What Do This Year’s Wildly Disparate National Book Award Longlists Mean?


If you like awards, this week has been super-fun, between the MacArthur “Genius” Grants (shout out Alison Bechdel!) and the National Book Awards’ longlists in the young adult fiction, poetry, nonfiction, and fiction categories.

After yesterday’s announcement of a weirdly dispiriting and irrelevant list of nonfiction National Book Awards finalists, today’s fiction finalists have seemingly righted the ship: instead of a collection of hefty dad books about war and history with only one book by a woman, it’s a very different group of ten books, spanning three short story collections; one beautiful dystopian novel; and the upcoming, likely religiously sublime release by Marilynne Robinson. It’s also split 50/50 along gender lines.

  • Rabih Alameddine, An Unnecessary Woman (Grove Press/ Grove/Atlantic)
  • Molly Antopol, The UnAmericans (W. W. Norton & Company)
  • John Darnielle, Wolf in White Van (Farrar, Straus and Giroux)
  • Anthony Doerr, All the Light We Cannot See (Scribner/ Simon & Schuster)
  • Phil Klay, Redeployment (The Penguin Press/ Penguin Group (USA))
  • Emily St. John Mandel, Station Eleven (Alfred A. Knopf/ Random House)
  • Elizabeth McCracken, Thunderstruck & Other Stories (The Dial Press/ Random House)
  • Richard Powers, Orfeo (W.W. Norton & Company)
  • Marilynne Robinson, Lila (Farrar, Straus and Giroux)
  • Jane Smiley, Some Luck (Alfred A. Knopf/ Random House)

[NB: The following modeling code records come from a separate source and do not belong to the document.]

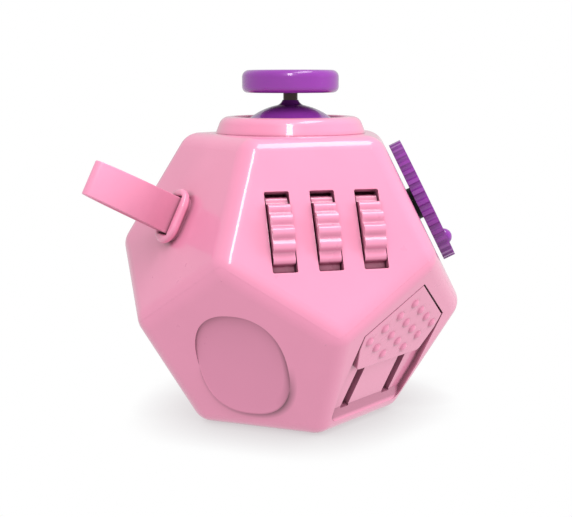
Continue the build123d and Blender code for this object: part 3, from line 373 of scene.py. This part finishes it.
def strap_path():
    """The middle line of the band: round its pin, out through the grommet, folded at the tip and back."""
    right_side = [(0.7, PIN_Z - 0.68), (WRAP_RADIUS, PIN_Z), (0.82, -2.3), (0.52, -1.2), (0.64, 0.0),
                  (0.92, 0.9), (1.01, 1.9), (1.06, 3.0), (1.3, 6.0), (1.44, 9.2), (1.27, 12.2),
                  (0.9, 14.0), (0.6, STRAP_REACH - 0.62)]
    left_side = [(-x, z) for x, z in reversed(right_side)]
    return [(0.0, PIN_Z - WRAP_RADIUS), *right_side, (0.0, STRAP_REACH - STRAP_HALF_THICK), *left_side]


def strap():
    """One band of silicone, swept along its path. Its along layer runs from 0 at the face to 1 at its tip.

    It stays on its pin, and bends where it leaves the grommet.
    """
    stations = smooth_closed(strap_path())
    bm = bmesh.new()
    along = bm.verts.layers.float.new("along")
    rings = []
    for i, here in enumerate(stations):
        travel = (stations[(i + 1) % len(stations)] - stations[i - 1]).normalized()
        across = Vector((travel.y, -travel.x))
        share = max(0.0, here.y / STRAP_REACH)
        widened = min(1.0, max(0.0, (here.y - WIDENING[0]) / (WIDENING[1] - WIDENING[0])))
        half_wide = WRAP_HALF_WIDE + widened * (STRAP_HALF_WIDE - STRAP_TAPER * share - WRAP_HALF_WIDE)
        half_thick = WRAP_HALF_THICK + widened * (STRAP_HALF_THICK - WRAP_HALF_THICK)
        ring = []
        for u, v in rounded_section(half_thick, half_wide, STRAP_CORNER):
            vert = bm.verts.new(((here.x + across.x * u) * MM, v * MM, (here.y + across.y * u) * MM))
            vert[along] = share
            ring.append(vert)
        rings.append(ring)
    for i, ring in enumerate(rings):
        after = rings[(i + 1) % len(rings)]
        for j, vert in enumerate(ring):
            k = (j + 1) % len(ring)
            bm.faces.new((vert, ring[k], after[k], after[j]))
    place = face_matrix(STRAP_AZIMUTH, RING_TILT)
    piece = finish_piece("key_ring_strap", bm, place, "silicone_pink")
    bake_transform(piece)
    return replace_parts(piece, "strap_loop", "strap_root")


def turned(bm, profile, x, y, count):
    """A profile of radii and heights, turned about an upright line and closed where the radius is 0."""
    angles = [2 * math.pi * k / count for k in range(count)]
    rings = [[bm.verts.new(((x + r * math.cos(a)) * MM, (y + r * math.sin(a)) * MM, z * MM)) for a in angles]
             for r, z in profile if r > 0]
    for one, two in zip(rings, rings[1:]):
        for k in range(count):
            bm.faces.new((one[k], one[(k + 1) % count], two[(k + 1) % count], two[k]))
    for (r, z), ring in ((profile[0], rings[0]), (profile[-1], rings[-1])):
        if r == 0:
            hub = bm.verts.new((x * MM, y * MM, z * MM))
            for k in range(count):
                bm.faces.new((hub, ring[k], ring[(k + 1) % count]))


# The foot pad is drawn in millimetres too.
PAD_ROUND, PAD_BACK_CORNER = 0.3, 0.15  # at its outer edge, toward the table and toward the body
PAD_BORDER, PAD_MARGIN = 1.2, 1.5  # its plain border, and how far in the middles of the outer nubs are
NUB_PITCH, NUB_RADIUS, NUB_HEIGHT = 2.7, 0.8, 0.5
NUB_FLARE = ((0.22, 0.01), (0.07, -0.02))  # how much wider its foot is, and at what height over the skin


def foot_pad():
    """A round silicone pad under the body, with a hexagonal field of soft nubs that point down."""
    low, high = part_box("nub_pad")
    radius = (high.x - low.x) / 2 / MM
    tips, back = low.z / MM, high.z / MM
    skin = tips + NUB_HEIGHT
    bm = bmesh.new()
    quarter = [math.radians(a) for a in range(0, 91, 15)]
    edge = [(radius - PAD_ROUND * (1 - math.sin(a)), skin + PAD_ROUND * (1 - math.cos(a))) for a in quarter]
    body = [(0, skin), (radius - PAD_BORDER, skin), *edge, (radius, back - PAD_BACK_CORNER),
            (radius - PAD_BACK_CORNER, back), (0, back)]
    turned(bm, body, 0, 0, 96)
    flare = [(NUB_RADIUS + wider, skin + height) for wider, height in NUB_FLARE]
    rise = [math.radians(a) for a in range(10, 90, 16)]
    dome = [(NUB_RADIUS * math.cos(a), skin - NUB_HEIGHT * math.sin(a)) for a in rise]
    reach = math.ceil(radius / NUB_PITCH)
    for row in range(-reach, reach + 1):
        for column in range(-reach, reach + 1):
            x = (column + row % 2 / 2) * NUB_PITCH
            y = row * NUB_PITCH * math.sqrt(3) / 2
            if math.hypot(x, y) < radius - PAD_MARGIN:
                turned(bm, [*flare, *dome, (0, tips)], x, y, 20)
    piece = finish_piece("foot_pad", bm, Matrix.Identity(4), "silicone_purple")
    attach(piece, "case")
    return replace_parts(piece, "nub_pad")


strap()
foot_pad()


# ---------------------------------------------------------------- stage, light and camera

WHITE = (1, 1, 1, 1)
WALLS, TABLE = 0.65, 0.8  # how bright the white room and its table are to the object
TABLE_TINT, TABLE_SHADOW = (0.97, 0.95, 0.96), (0.62, 0.56, 0.58)
TABLE_HALF, SHADOW_REACH = 3.0, 12 * MM


def floor():
    """A pale table under the object. It glows white but for a painted soft contact shadow, and is clear from
    below.
    """
    corners = [(sx * TABLE_HALF, sy * TABLE_HALF, 0) for sx, sy in ((-1, -1), (1, -1), (1, 1), (-1, 1))]
    mesh = bpy.data.meshes.new("table_top")
    mesh.from_pydata(corners, [], [(0, 1, 2, 3)])
    table = bpy.data.objects.new("table_top", mesh)
    table.location.z = cad_box[0].z - 0.05 * MM
    bpy.context.scene.collection.objects.link(table)
    n = Nodes("pale_table")
    open_sky = n.open_sky(SHADOW_REACH, samples=16)
    shown = n.mix(n.spread(open_sky, 0.0, 0.9, 1, 0), WHITE, tint(TABLE_SHADOW))
    seen = n.add("LightPath").outputs["Is Camera Ray"]
    strength = n.spread(seen, 0, 1, TABLE, 1)
    glow = n.add("Emission", Color=n.mix(seen, tint(TABLE_TINT), shown), Strength=strength)
    from_below = n.add("MixShader", Fac=n.add("NewGeometry").outputs["Backfacing"])
    n.put(from_below.inputs[1], glow.outputs["Emission"])
    n.put(from_below.inputs[2], n.add("BsdfTransparent").outputs["BSDF"])
    n.put(n.tree.nodes["Material Output"].inputs["Surface"], from_below.outputs["Shader"])
    mesh.materials.append(n.material)


LAMP_DISTANCE = 0.5


def softbox(name, toward, strength, width, height):
    """An area light aimed at the object. At strength 1, white paper that faces it shows as white."""
    light = bpy.data.lights.new(name, "AREA")
    light.shape = "RECTANGLE"
    light.size, light.size_y = width, height
    light.energy = strength * (math.pi * LAMP_DISTANCE) ** 2
    lamp = bpy.data.objects.new(name, light)
    away = Vector(toward).normalized()
    lamp.location = CENTRE + away * LAMP_DISTANCE
    lamp.rotation_euler = away.to_track_quat("Z", "Y").to_euler()
    bpy.context.scene.collection.objects.link(lamp)
    return lamp


def lights():
    """A narrow key light that runs down the front edge, one overhead, and a fill that shows no highlight."""
    softbox("key", toward=(-0.2, -0.69, 0.7), strength=0.42, width=0.07, height=0.34)
    softbox("overhead", toward=(0.25, -0.15, 0.95), strength=0.3, width=0.3, height=0.12)
    fill = softbox("right_fill", toward=(0.85, -0.38, 0.36), strength=0.45, width=0.12, height=0.4)
    fill.visible_glossy = False


def white_room():
    """The world: a soft white light from all sides, and pure white to the camera."""
    world = bpy.data.worlds.new("white_room")
    bpy.context.scene.world = world
    world.use_nodes = True
    tree = world.node_tree
    walls = tree.nodes["Background"]
    walls.inputs["Color"].default_value = WHITE
    walls.inputs["Strength"].default_value = WALLS
    backdrop = tree.nodes.new("ShaderNodeBackground")
    backdrop.inputs["Color"].default_value = WHITE
    both = tree.nodes.new("ShaderNodeMixShader")
    tree.links.new(tree.nodes.new("ShaderNodeLightPath").outputs["Is Camera Ray"], both.inputs["Fac"])
    tree.links.new(walls.outputs["Background"], both.inputs[1])
    tree.links.new(backdrop.outputs["Background"], both.inputs[2])
    tree.links.new(both.outputs["Shader"], tree.nodes["World Output"].inputs["Surface"])


CAMERA_AZIMUTH, CAMERA_ELEVATION, CAMERA_ROLL = (math.radians(a) for a in (-14.655, 9.919, 0.11))
CAMERA_DISTANCE, CAMERA_NEAR = 0.17746, 5 * MM
CAMERA_LENS, CAMERA_SENSOR = 69.41, 36.0
CAMERA_SHIFT = (-0.00833, 0.02337)


def camera():
    """The photograph's point of view: a little to the left of the rollers' face, and a little above it."""
    back = Vector((math.sin(CAMERA_AZIMUTH) * math.cos(CAMERA_ELEVATION),
                   -math.cos(CAMERA_AZIMUTH) * math.cos(CAMERA_ELEVATION), math.sin(CAMERA_ELEVATION)))
    right = Matrix.Rotation(-CAMERA_ROLL, 3, back) @ Vector((0, 0, 1)).cross(back).normalized()
    lens = bpy.data.cameras.new("camera")
    lens.sensor_width, lens.lens = CAMERA_SENSOR, CAMERA_LENS
    lens.shift_x, lens.shift_y = CAMERA_SHIFT
    lens.clip_start = CAMERA_NEAR
    eye = bpy.data.objects.new("camera", lens)
    eye.matrix_world = Matrix((right, back.cross(right), back)).transposed().to_4x4()
    eye.location = CENTRE + back * CAMERA_DISTANCE
    bpy.context.scene.collection.objects.link(eye)
    bpy.context.scene.camera = eye


floor()
lights()
white_room()
camera()
bpy.context.scene.view_settings.view_transform = "Standard"
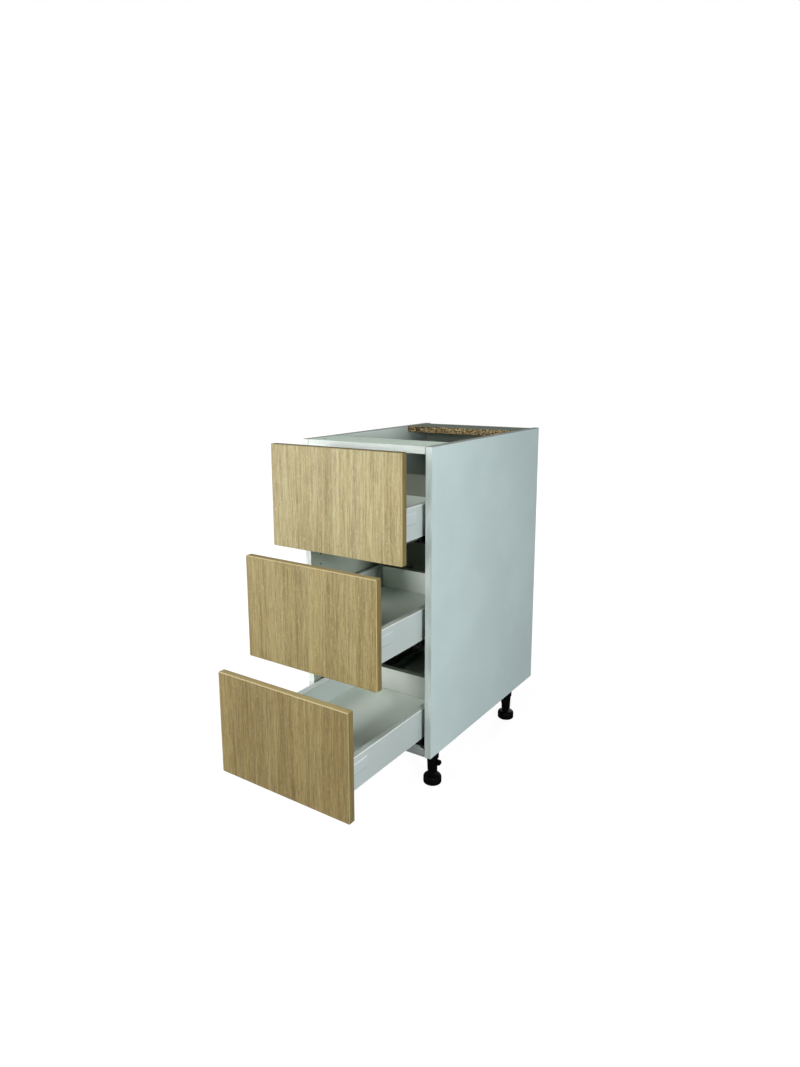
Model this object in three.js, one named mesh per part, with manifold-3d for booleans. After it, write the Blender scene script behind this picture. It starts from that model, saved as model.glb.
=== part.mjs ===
// A kitchen base cabinet with three drawers on adjustable legs, stored with its drawers part open.
// Millimetres: X runs across the cabinet, Y from its front to its back, Z up.
// The origin lies on the floor, under the middle of the cabinet and its open drawers.
import * as THREE from 'three';
import { mergeVertices } from 'three/addons/utils/BufferGeometryUtils.js';
import Module from 'manifold-3d';

const wasm = await Module();
wasm.setup();

// Air between two pieces that are screwed, glued or pressed together.
const seam = 0.1;

// How far the middle of a facet lies inside the true round.
const facetDepth = 0.15;

// How far a cutting tool runs past the faces that it cuts through.
const cutMargin = 1;

// Carcass: melamine-faced chipboard.
const cabinetWidth = 350;
const cabinetHeight = 700;
const cabinetDepth = 550;
const boardThickness = 16;
const boardEdgeRadius = 0.8;
const railDepth = 100;
const backThickness = 3;
const backInset = 20;
const grooveDepth = 8;
const grooveClearance = 0.3;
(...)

This is a good list, and most of all, it feels like a relevant list, featuring some of the best and most talked-about books of the year. It’s exciting to see someone like Emily St. John Mandel — who previously wrote well-received, noirish books — jump onto a national stage. The idea that The Mountain Goats’ John Darnielle can sit next to debut writers like Phil Klay and Molly Antopol and classics like Richard Powers and Jane Smiley is thrilling. It’s not perfect — it skews white, certainly — but it does feel like it’s concerned with the world, and not just the past.

That was the thing what shocked me the most about the nonfiction longlist: just how disconnected it felt from the issues and ideas that are inflaming us at the moment. Some of that could’ve been rectified with mentions of, oh, I don’t know, a New York Times bestseller like Leslie Jamison’s The Empathy Exams? Or Jen Percy’s haunting Demon Camp? (Despite Twitter’s vocal love of Eula Biss’ upcoming On Immunity — which is, above all, an important book, as LA’s shameful immunization rates in rich areas prove — I can see why its style or voice could put off some readers.)

So what’s to make of the disparity between the two lists? I suppose it stems from the disparity between the readers making the decisions in each category, and the fact that when you come down to it, these judges are just people following their interests. It’s a yearly frustration, really — awards are subjective at their heart, and depending on the mix of judges, the final list could be lame or sublime. Much of the time, for better or worse, that list will be very different from both the books that the media falls for and the books that people are actually reading. Awards are at their worst when the choices are boring, and despite the fact that awards feel like a judgement on “the best,” they are often a reflection of just what some people in a room could agree on.

Look at the history of the Nobel Prize for Literature, which has ignored the vibrant and the essential throughout its run. Partially, that’s because five Swedish guys in a room are making the decision, Swedishly. There’s been a lack of American winners (Toni Morrison in 1993) because, according to the Swedish Academy, “The U.S. is too isolated, too insular. They don’t translate enough and don’t really participate in the big dialogue of literature. That ignorance is restraining.” They’re not wrong; this is a very fair and even-handed and Swedish way to look at an industry that has very strong American exports. Due to the Swedes’ love of throwing the prize around, many American writers who’ve done decades of great work haven’t gotten a Nobel. Is it a bummer? For Philip Roth, yes.

When it comes to the life and lifespan of a book, awards do matter, for both the art and the artist. They make buyers buy it and readers pay more attention to it. And because of what awards can bring to the life of a book and a writer, there really is a moral component to pointing out that a committee got it wrong (even though a committee will inevitably get it wrong at least as often as they get it right). If an awards committee messes it up, yell at a cloud, do it with vigor. But remember that, at the heart of it, any sort of prize is subject to human choices; despite the fact that the act of reading can be its own act of building community, of seeing how similar or different we all are in our human experiences, it takes awards to remind us of how truly singular each person’s reading experience can be.